Water floods Van Brunt Street in the Red Hook neighborhood of the Brooklyn borough of New York on Oct. 30, 2012.

MATTHEW LEISING/BLOOMBERG

By BRIAN K. SULLIVAN | Bloomberg | Published: July 10, 2019

Buying a house on the water? By the time your 30-year mortgage expires, you could be facing between 25 and 135 days of high-tide flooding, depending on where you live.

That's the message from the National Oceanic and Atmospheric Administration in a report that says rising seas spurred by climate change will put waterfront U.S. cities at risk for 25 to 75 days of high-tide flooding by 2050. There were 10 days last year on average in the Northeast, with the city of Washington having 22 days, the study released Wednesday said.

Some regions, meanwhile, will see even greater increases, according to William Sweet, a NOAA oceanographer and the report's lead author. High-tide flooding, also called "sunny day flooding," occurs even without storms, largely driven by rising ocean levels, he said.

"The New York City region, which had about 12 days of high-tide flooding in 2018, will experience somewhere between 55 to 135 days" on average in 2050, Sweet said on a conference call with reporters. "The current trajectory suggests, let's say, a floodier future."

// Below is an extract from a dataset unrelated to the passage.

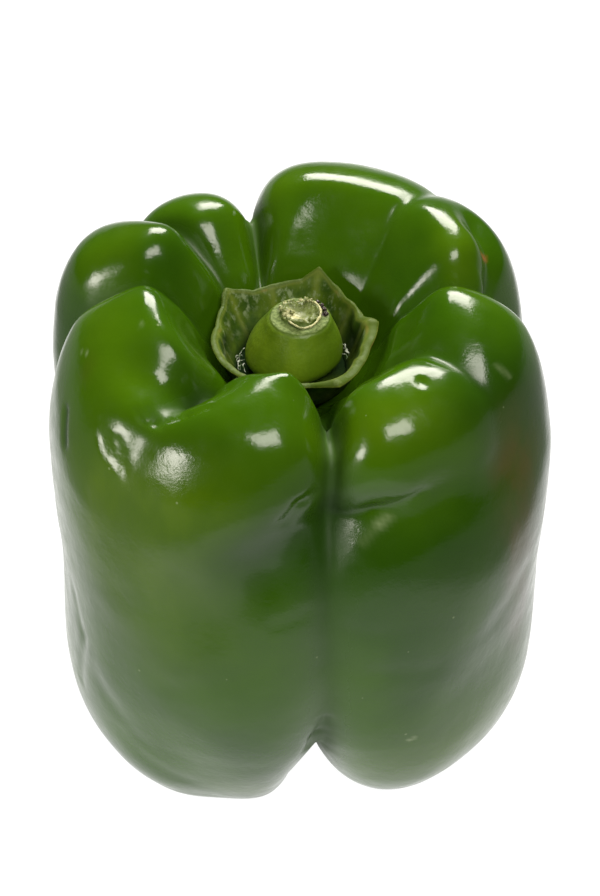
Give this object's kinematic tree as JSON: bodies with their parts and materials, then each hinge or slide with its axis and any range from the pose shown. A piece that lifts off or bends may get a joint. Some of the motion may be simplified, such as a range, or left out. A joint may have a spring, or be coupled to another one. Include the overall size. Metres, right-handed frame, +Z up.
{
  "type": "bell pepper",
  "caption": "Large blocky bell pepper, standing upright on its lobes, with deep furrows, a leafy calyx cup in the top hollow and a short torn stem stub.",
  "frame": {"origin": "on the surface that the pepper stands on, under the middle of its box", "axes": "+Z up through the stem; -Y is the front, the side with the deep furrow and the pinched waist"},
  "size_m": [0.0884, 0.0908, 0.1022],
  "materials": {
    "skin": "waxy gloss, deep green, a little uneven",
    "leaf": "dull leafy green with a paler edge",
    "stalk": "satin yellow-green with a pale torn end"
  },
  "bodies": {
    "root": {"fruit": "skin", "calyx": "leaf", "stem": "stalk"}
  },
  "joints": []
}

About two-thirds of sea level rise is caused by land-based ice melting away, and the rest from rising oceans expanding as they get warmer, according to the report. "Flooding that decades ago usually happened only during a powerful or localized storm can now happen when a steady breeze or a change in coastal current overlaps with a high tide," it read.

The number of high-tide flooding days has doubled since 2000, according to the agency. "The future is already here in terms of sea level rise impacts," Sweet said.